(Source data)

-*-

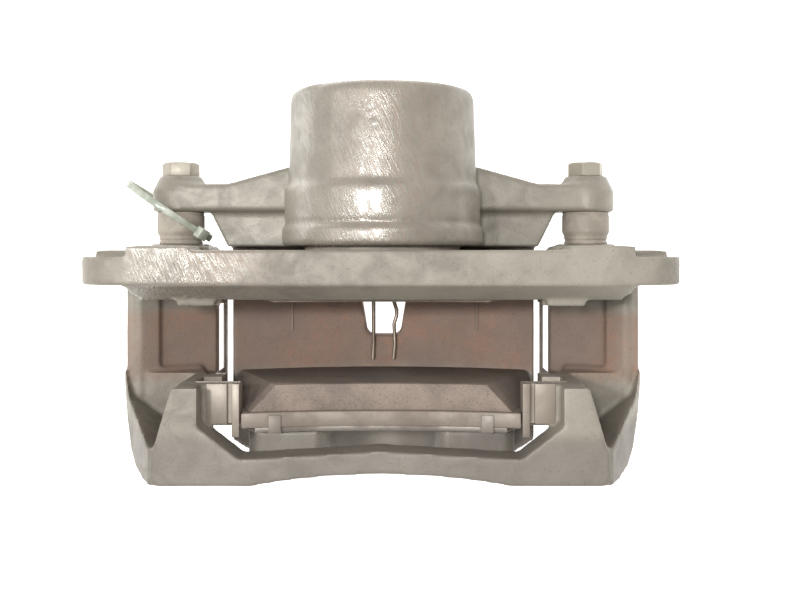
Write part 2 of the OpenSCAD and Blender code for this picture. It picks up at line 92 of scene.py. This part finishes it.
def copyNode(node, name):
    # a merged copy of a CAD node's mesh, to be refined
    onlySelect(frame["nodes"][node])
    bpy.ops.object.duplicate()
    piece = bpy.context.object
    for key in list(piece.keys()):
        del piece[key]
    piece.parent = None
    piece.name = name
    piece.data.name = name
    piece.data.materials.clear()
    bpy.ops.object.mode_set(mode="EDIT")
    bpy.ops.mesh.select_all(action="SELECT")
    bpy.ops.mesh.remove_doubles(threshold=0.000002)
    bpy.ops.object.mode_set(mode="OBJECT")
    return piece


def finishPiece(piece, body, slot, material, *nodes, angle=35):
    onlySelect(piece)
    bpy.ops.object.transform_apply(location=True, rotation=True, scale=True)
    bpy.ops.object.shade_smooth_by_angle(angle=radians(angle))
    piece.data.materials.clear()
    piece.data.materials.append(material)
    if body:
        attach(piece, body)
    if nodes:
        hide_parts(*nodes)
    return piece


# ---------- materials

def newMaterial(name):
    material = bpy.data.materials.new(name)
    material.use_nodes = True
    tree = material.node_tree
    shader = tree.nodes["Principled BSDF"]
    coords = tree.nodes.new("ShaderNodeTexCoord")
    return material, tree, shader, coords.outputs["Object"]


def noiseNode(tree, vector, scale, detail=4, rough=0.55, distortion=0):
    node = tree.nodes.new("ShaderNodeTexNoise")
    node.inputs["Scale"].default_value = scale
    node.inputs["Detail"].default_value = detail
    node.inputs["Roughness"].default_value = rough
    node.inputs["Distortion"].default_value = distortion
    tree.links.new(vector, node.inputs["Vector"])
    return node.outputs["Fac"]


def rangeNode(tree, value, low, high, start=0.0, end=1.0):
    node = tree.nodes.new("ShaderNodeMapRange")
    node.interpolation_type = "SMOOTHSTEP"
    node.inputs["From Min"].default_value = low
    node.inputs["From Max"].default_value = high
    node.inputs["To Min"].default_value = start
    node.inputs["To Max"].default_value = end
    tree.links.new(value, node.inputs["Value"])
    return node.outputs["Result"]


def mathNode(tree, operation, first, second):
    node = tree.nodes.new("ShaderNodeMath")
    node.operation = operation
    for socket, value in zip(node.inputs, (first, second)):
        if isinstance(value, (int, float)):
            socket.default_value = value
        else:
            tree.links.new(value, socket)
    return node.outputs["Value"]


def times(tree, *values):
    result = values[0]
    for value in values[1:]:
        result = mathNode(tree, "MULTIPLY", result, value)
    return result


def mixColour(tree, factor, first, second):
    node = tree.nodes.new("ShaderNodeMix")
    node.data_type = "RGBA"
    for socket, value in ((node.inputs[0], factor), (node.inputs[6], first), (node.inputs[7], second)):
        if isinstance(value, (int, float)):
            socket.default_value = value
        elif isinstance(value, tuple):
            socket.default_value = (*value, 1)
        else:
            tree.links.new(value, socket)
    return node.outputs[2]


def stretched(tree, vector, scale, turn=(0, 0, 0)):
    node = tree.nodes.new("ShaderNodeMapping")
    node.vector_type = "TEXTURE"
    node.inputs["Scale"].default_value = [1 / s for s in scale]
    node.inputs["Rotation"].default_value = turn
    tree.links.new(vector, node.inputs["Vector"])
    return node.outputs["Vector"]


def bumpNode(tree, shader, heights):
    # heights is a list of (height, distance in metres, strength)
    last = None
    for height, distance, strength in heights:
        node = tree.nodes.new("ShaderNodeBump")
        node.inputs["Distance"].default_value = distance
        node.inputs["Strength"].default_value = strength
        tree.links.new(height, node.inputs["Height"])
        if last:
            tree.links.new(last, node.inputs["Normal"])
        last = node.outputs["Normal"]
    tree.links.new(last, shader.inputs["Normal"])


def edgeWear(tree, low=0.52, high=0.62):
    node = tree.nodes.new("ShaderNodeNewGeometry")
    return rangeNode(tree, node.outputs["Pointiness"], low, high)


castLook = {
    "dark": (0.165, 0.146, 0.120),
    "mid": (0.240, 0.216, 0.178),
    "dust": (0.325, 0.295, 0.243),
    "rust": (0.370, 0.205, 0.130),
    "brown": (0.262, 0.190, 0.153),
    # the colour of the painted shade at the outboard end
    "paintedShade": (0.130, 0.112, 0.098),
    "soot": (0.060, 0.050, 0.045),
}


# where each casting is browned along Y and oiled along X, and how much, and how strongly painted shade
# darkens its outboard end
ironValues = {
    "bracketIron": {"rough": 0.56, "brownFrom": -0.053, "brownTo": -0.019, "browned": 0.85,
                    "oilLeft": -0.088, "oilRight": -0.056, "oil": 0.15, "paintedShade": 0.53},
    "housingIron": {"rough": 0.46, "brownFrom": -0.052, "brownTo": 0.004, "browned": 1.0,
                    "oilLeft": -0.030, "oilRight": 0.004, "oil": 0.9, "paintedShade": 0.52},
}


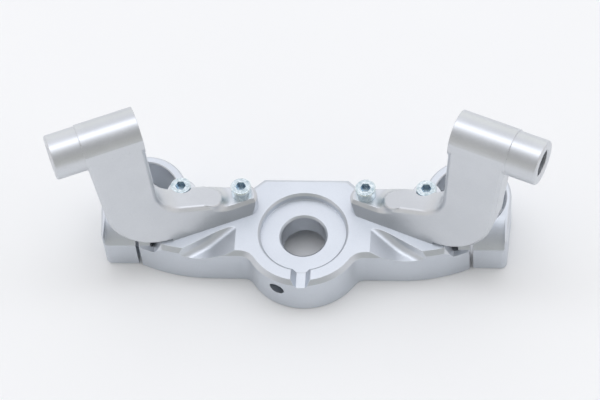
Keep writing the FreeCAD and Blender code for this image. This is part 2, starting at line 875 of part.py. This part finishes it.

-*-

■ **What to do**: Reproduce the data in full, exactly as presented.

■ **The result**:
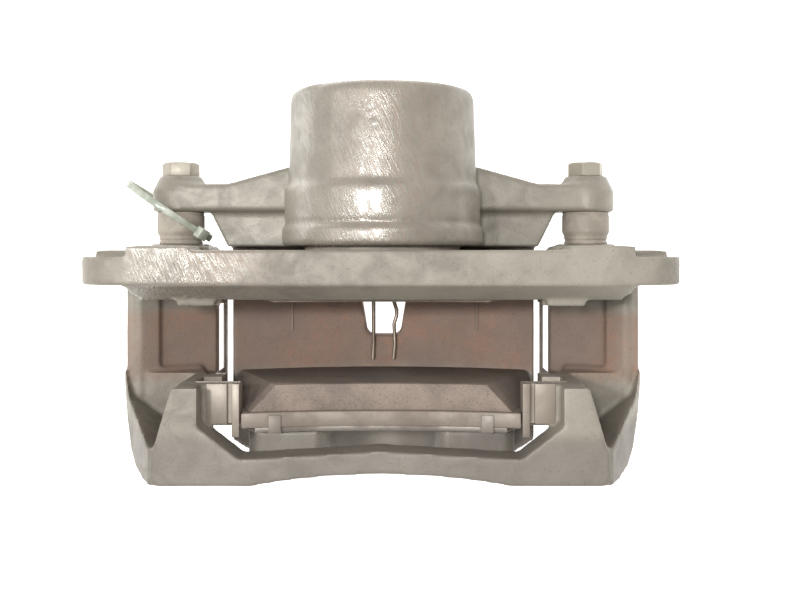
Write part 2 of the OpenSCAD and Blender code for this picture. It picks up at line 92 of scene.py. This part finishes it.
def copyNode(node, name):
    # a merged copy of a CAD node's mesh, to be refined
    onlySelect(frame["nodes"][node])
    bpy.ops.object.duplicate()
    piece = bpy.context.object
    for key in list(piece.keys()):
        del piece[key]
    piece.parent = None
    piece.name = name
    piece.data.name = name
    piece.data.materials.clear()
    bpy.ops.object.mode_set(mode="EDIT")
    bpy.ops.mesh.select_all(action="SELECT")
    bpy.ops.mesh.remove_doubles(threshold=0.000002)
    bpy.ops.object.mode_set(mode="OBJECT")
    return piece


def finishPiece(piece, body, slot, material, *nodes, angle=35):
    onlySelect(piece)
    bpy.ops.object.transform_apply(location=True, rotation=True, scale=True)
    bpy.ops.object.shade_smooth_by_angle(angle=radians(angle))
    piece.data.materials.clear()
    piece.data.materials.append(material)
    if body:
        attach(piece, body)
    if nodes:
        hide_parts(*nodes)
    return piece


# ---------- materials

def newMaterial(name):
    material = bpy.data.materials.new(name)
    material.use_nodes = True
    tree = material.node_tree
    shader = tree.nodes["Principled BSDF"]
    coords = tree.nodes.new("ShaderNodeTexCoord")
    return material, tree, shader, coords.outputs["Object"]


def noiseNode(tree, vector, scale, detail=4, rough=0.55, distortion=0):
    node = tree.nodes.new("ShaderNodeTexNoise")
    node.inputs["Scale"].default_value = scale
    node.inputs["Detail"].default_value = detail
    node.inputs["Roughness"].default_value = rough
    node.inputs["Distortion"].default_value = distortion
    tree.links.new(vector, node.inputs["Vector"])
    return node.outputs["Fac"]


def rangeNode(tree, value, low, high, start=0.0, end=1.0):
    node = tree.nodes.new("ShaderNodeMapRange")
    node.interpolation_type = "SMOOTHSTEP"
    node.inputs["From Min"].default_value = low
    node.inputs["From Max"].default_value = high
    node.inputs["To Min"].default_value = start
    node.inputs["To Max"].default_value = end
    tree.links.new(value, node.inputs["Value"])
    return node.outputs["Result"]


def mathNode(tree, operation, first, second):
    node = tree.nodes.new("ShaderNodeMath")
    node.operation = operation
    for socket, value in zip(node.inputs, (first, second)):
        if isinstance(value, (int, float)):
            socket.default_value = value
        else:
            tree.links.new(value, socket)
    return node.outputs["Value"]


def times(tree, *values):
    result = values[0]
    for value in values[1:]:
        result = mathNode(tree, "MULTIPLY", result, value)
    return result


def mixColour(tree, factor, first, second):
    node = tree.nodes.new("ShaderNodeMix")
    node.data_type = "RGBA"
    for socket, value in ((node.inputs[0], factor), (node.inputs[6], first), (node.inputs[7], second)):
        if isinstance(value, (int, float)):
            socket.default_value = value
        elif isinstance(value, tuple):
            socket.default_value = (*value, 1)
        else:
            tree.links.new(value, socket)
    return node.outputs[2]


def stretched(tree, vector, scale, turn=(0, 0, 0)):
    node = tree.nodes.new("ShaderNodeMapping")
    node.vector_type = "TEXTURE"
    node.inputs["Scale"].default_value = [1 / s for s in scale]
    node.inputs["Rotation"].default_value = turn
    tree.links.new(vector, node.inputs["Vector"])
    return node.outputs["Vector"]


def bumpNode(tree, shader, heights):
    # heights is a list of (height, distance in metres, strength)
    last = None
    for height, distance, strength in heights:
        node = tree.nodes.new("ShaderNodeBump")
        node.inputs["Distance"].default_value = distance
        node.inputs["Strength"].default_value = strength
        tree.links.new(height, node.inputs["Height"])
        if last:
            tree.links.new(last, node.inputs["Normal"])
        last = node.outputs["Normal"]
    tree.links.new(last, shader.inputs["Normal"])


def edgeWear(tree, low=0.52, high=0.62):
    node = tree.nodes.new("ShaderNodeNewGeometry")
    return rangeNode(tree, node.outputs["Pointiness"], low, high)


castLook = {
    "dark": (0.165, 0.146, 0.120),
    "mid": (0.240, 0.216, 0.178),
    "dust": (0.325, 0.295, 0.243),
    "rust": (0.370, 0.205, 0.130),
    "brown": (0.262, 0.190, 0.153),
    # the colour of the painted shade at the outboard end
    "paintedShade": (0.130, 0.112, 0.098),
    "soot": (0.060, 0.050, 0.045),
}


# where each casting is browned along Y and oiled along X, and how much, and how strongly painted shade
# darkens its outboard end
ironValues = {
    "bracketIron": {"rough": 0.56, "brownFrom": -0.053, "brownTo": -0.019, "browned": 0.85,
                    "oilLeft": -0.088, "oilRight": -0.056, "oil": 0.15, "paintedShade": 0.53},
    "housingIron": {"rough": 0.46, "brownFrom": -0.052, "brownTo": 0.004, "browned": 1.0,
                    "oilLeft": -0.030, "oilRight": 0.004, "oil": 0.9, "paintedShade": 0.52},
}


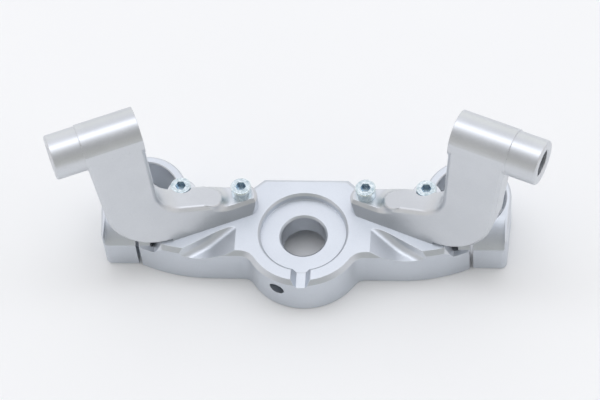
Keep writing the FreeCAD and Blender code for this image. This is part 2, starting at line 875 of part.py. This part finishes it.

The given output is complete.